The Contract Clauses Every Startup Should Actually Negotiate

Founders read the price and the deliverables. The clauses that actually determine risk are usually the ones nobody negotiates.

Most founders read a contract for two things: what they're getting, and what they're paying. The clauses that decide what happens when a deal goes wrong - which is where the real financial exposure sits - get far less attention. A few of these come up in almost every commercial contract, and are worth negotiating every time.

Limitation of liability

This clause caps how much either side can be made to pay if something goes wrong. An uncapped liability clause, or one capped far above the contract value, can expose a startup to losses well beyond what the deal was ever worth. Negotiating a liability cap tied to fees paid is one of the highest-leverage changes available in most contracts.

Indemnity

Indemnity clauses decide who bears the cost if a third party sues over the deal - a customer, a regulator, another vendor. Broad, one-sided indemnity language is common in first drafts and rarely favors the smaller party by default. It's worth checking whether indemnity obligations are mutual, and whether they're capped in line with the liability clause.

Termination rights

How easily can either side exit the contract, and what happens to fees, data, and deliverables on exit?

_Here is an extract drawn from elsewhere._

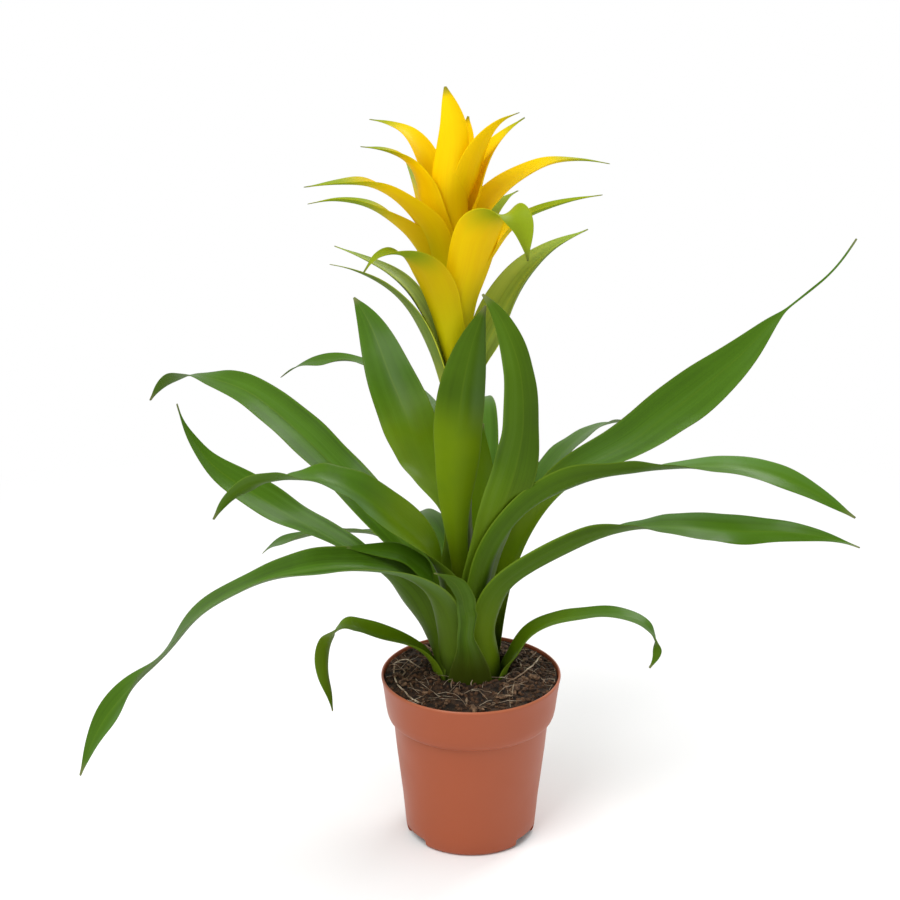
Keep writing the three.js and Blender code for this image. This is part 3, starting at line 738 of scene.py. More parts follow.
def mix_in(graph, shader, share):
    """Gives a share of the material's surface to a second shader"""
    output = next(node for node in graph.tree.nodes if node.type == "OUTPUT_MATERIAL")
    front = output.inputs["Surface"].links[0].from_socket
    both = graph.add("ShaderNodeMixShader")
    graph.feed(both.inputs[0], share)
    graph.feed(both.inputs[1], front)
    graph.feed(both.inputs[2], shader)
    graph.feed(output.inputs["Surface"], both.outputs[0])


def let_light_through(graph, color, share):
    """Mixes in light that comes through a thin blade from behind"""
    through = graph.add("ShaderNodeBsdfTranslucent")
    graph.feed(through.inputs["Color"], color)
    mix_in(graph, through.outputs[0], share)


def set_flesh(shader, weight, radius):
    """Light that travels through living tissue"""
    shader["Subsurface Weight"].default_value = weight
    shader["Subsurface Radius"].default_value = radius
    shader["Subsurface Scale"].default_value = 2.5 * MM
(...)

Termination-for-convenience clauses that only favor one party, or notice periods that are too short to transition away from a vendor safely, are common and negotiable.

IP ownership

For any contract involving custom development, content, or data, ownership of the resulting intellectual property should be explicit. Ambiguous IP clauses have derailed fundraising due diligence for startups that assumed they owned work they never actually secured rights to.

Why this matters more at the startup stage

Larger companies can usually absorb an unfavorable clause; a startup often can't. These four clauses are where RVCo's Contract Management and Negotiation practice spends the most time on early-stage deals - not because they're unusual, but because they're the ones most often signed without a second look.